>> START SUPPLIED MATERIAL

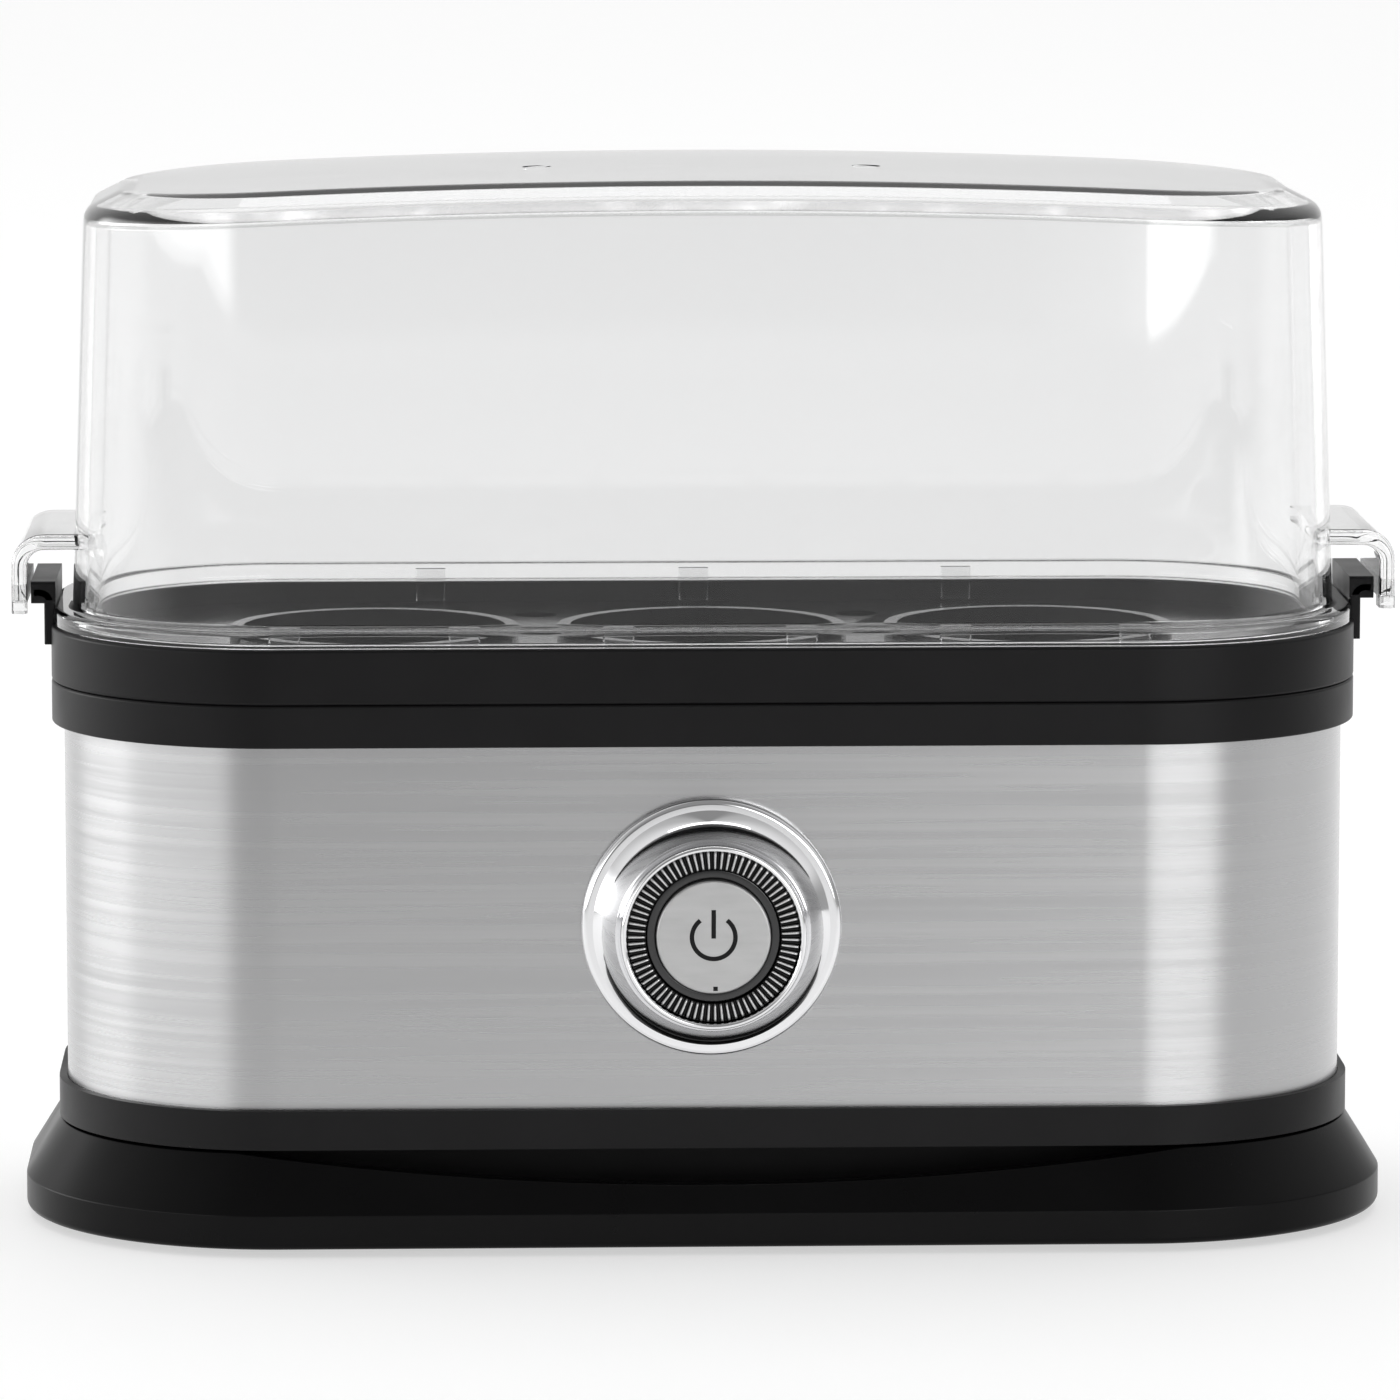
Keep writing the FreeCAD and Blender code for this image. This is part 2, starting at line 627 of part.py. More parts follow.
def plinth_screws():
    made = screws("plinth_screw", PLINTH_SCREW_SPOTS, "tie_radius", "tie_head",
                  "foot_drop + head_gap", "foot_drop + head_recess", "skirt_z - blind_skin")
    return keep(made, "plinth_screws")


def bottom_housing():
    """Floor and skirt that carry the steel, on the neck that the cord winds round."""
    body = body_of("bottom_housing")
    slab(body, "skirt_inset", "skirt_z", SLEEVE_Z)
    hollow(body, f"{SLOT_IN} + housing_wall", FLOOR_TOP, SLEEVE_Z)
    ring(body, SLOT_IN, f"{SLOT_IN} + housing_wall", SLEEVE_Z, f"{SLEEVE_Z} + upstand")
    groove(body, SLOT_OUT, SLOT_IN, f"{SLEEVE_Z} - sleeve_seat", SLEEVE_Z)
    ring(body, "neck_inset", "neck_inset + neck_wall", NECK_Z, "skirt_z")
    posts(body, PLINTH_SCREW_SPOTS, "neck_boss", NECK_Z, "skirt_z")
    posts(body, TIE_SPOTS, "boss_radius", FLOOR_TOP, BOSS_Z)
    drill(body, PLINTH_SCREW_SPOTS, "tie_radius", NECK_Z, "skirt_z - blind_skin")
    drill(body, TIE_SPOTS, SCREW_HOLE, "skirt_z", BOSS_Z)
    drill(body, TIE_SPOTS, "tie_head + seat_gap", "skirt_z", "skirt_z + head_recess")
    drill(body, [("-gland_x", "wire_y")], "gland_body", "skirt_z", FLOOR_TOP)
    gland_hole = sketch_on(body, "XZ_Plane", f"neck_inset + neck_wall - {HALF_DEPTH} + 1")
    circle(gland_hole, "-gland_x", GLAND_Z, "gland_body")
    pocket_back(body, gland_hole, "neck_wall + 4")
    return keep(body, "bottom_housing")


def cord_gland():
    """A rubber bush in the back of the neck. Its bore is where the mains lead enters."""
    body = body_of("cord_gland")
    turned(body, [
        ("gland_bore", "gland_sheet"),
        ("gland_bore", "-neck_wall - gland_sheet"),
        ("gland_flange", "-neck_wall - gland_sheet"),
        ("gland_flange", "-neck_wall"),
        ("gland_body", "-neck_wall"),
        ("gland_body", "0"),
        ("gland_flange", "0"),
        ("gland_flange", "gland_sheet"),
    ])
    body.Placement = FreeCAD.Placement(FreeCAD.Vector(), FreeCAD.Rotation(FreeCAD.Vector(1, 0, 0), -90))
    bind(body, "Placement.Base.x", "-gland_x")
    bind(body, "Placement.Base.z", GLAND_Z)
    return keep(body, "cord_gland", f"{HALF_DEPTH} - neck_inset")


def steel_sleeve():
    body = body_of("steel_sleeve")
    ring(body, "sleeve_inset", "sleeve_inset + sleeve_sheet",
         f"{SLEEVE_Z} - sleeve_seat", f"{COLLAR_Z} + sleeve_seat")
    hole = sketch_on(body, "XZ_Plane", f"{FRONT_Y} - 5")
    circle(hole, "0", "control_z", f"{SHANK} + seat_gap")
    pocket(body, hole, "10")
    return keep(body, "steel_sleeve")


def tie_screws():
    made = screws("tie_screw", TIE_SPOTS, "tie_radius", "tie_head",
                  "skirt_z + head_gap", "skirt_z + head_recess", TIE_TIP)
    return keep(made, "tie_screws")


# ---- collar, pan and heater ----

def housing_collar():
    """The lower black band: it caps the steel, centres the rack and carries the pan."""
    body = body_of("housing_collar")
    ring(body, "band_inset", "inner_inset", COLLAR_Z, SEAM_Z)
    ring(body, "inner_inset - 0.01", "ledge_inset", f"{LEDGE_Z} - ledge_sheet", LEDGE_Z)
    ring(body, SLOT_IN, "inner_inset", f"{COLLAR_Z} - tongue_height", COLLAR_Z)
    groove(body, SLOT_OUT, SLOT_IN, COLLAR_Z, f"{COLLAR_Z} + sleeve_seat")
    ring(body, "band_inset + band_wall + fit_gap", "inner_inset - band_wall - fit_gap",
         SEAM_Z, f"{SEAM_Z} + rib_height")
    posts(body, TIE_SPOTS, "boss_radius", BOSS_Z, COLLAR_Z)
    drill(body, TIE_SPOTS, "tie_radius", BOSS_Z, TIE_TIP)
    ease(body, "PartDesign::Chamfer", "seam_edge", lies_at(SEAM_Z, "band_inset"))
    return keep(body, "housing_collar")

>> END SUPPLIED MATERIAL
>> START SUPPLIED MATERIAL

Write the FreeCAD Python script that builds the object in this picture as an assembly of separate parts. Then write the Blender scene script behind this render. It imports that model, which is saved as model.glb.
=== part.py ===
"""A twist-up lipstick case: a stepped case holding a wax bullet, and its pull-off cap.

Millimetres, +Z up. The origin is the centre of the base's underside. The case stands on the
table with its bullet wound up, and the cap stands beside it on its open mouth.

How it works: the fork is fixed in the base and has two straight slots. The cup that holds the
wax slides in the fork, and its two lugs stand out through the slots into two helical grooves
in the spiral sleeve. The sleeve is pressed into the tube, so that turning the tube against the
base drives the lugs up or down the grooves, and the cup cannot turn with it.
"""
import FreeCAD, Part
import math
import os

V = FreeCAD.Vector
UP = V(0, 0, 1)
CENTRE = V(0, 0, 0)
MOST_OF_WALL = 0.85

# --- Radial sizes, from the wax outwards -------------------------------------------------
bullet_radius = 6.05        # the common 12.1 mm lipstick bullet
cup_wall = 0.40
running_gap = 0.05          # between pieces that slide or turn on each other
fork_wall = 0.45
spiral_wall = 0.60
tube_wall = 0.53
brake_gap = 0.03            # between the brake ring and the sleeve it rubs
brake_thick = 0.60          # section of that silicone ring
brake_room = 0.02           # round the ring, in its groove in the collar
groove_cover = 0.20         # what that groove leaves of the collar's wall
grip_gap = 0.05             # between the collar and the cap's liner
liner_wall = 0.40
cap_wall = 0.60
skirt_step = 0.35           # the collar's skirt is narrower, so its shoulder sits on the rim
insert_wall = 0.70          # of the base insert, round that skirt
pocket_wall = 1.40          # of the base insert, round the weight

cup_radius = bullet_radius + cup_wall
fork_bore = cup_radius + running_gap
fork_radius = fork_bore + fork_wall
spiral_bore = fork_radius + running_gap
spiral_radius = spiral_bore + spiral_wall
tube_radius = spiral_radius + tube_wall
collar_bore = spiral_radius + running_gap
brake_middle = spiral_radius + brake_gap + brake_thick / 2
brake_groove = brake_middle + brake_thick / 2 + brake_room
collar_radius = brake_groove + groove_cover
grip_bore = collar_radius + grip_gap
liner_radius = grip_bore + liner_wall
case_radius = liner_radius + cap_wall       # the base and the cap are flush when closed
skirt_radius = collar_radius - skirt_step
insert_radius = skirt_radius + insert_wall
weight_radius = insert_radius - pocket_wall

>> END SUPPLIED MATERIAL

GIVEN EXERCISE: Which lines include the word "this"? List them all.

REPLY:
Keep writing the FreeCAD and Blender code for this image. This is part 2, starting at line 627 of part.py. More parts follow.
Write the FreeCAD Python script that builds the object in this picture as an assembly of separate parts. Then write the Blender scene script behind this render. It imports that model, which is saved as model.glb.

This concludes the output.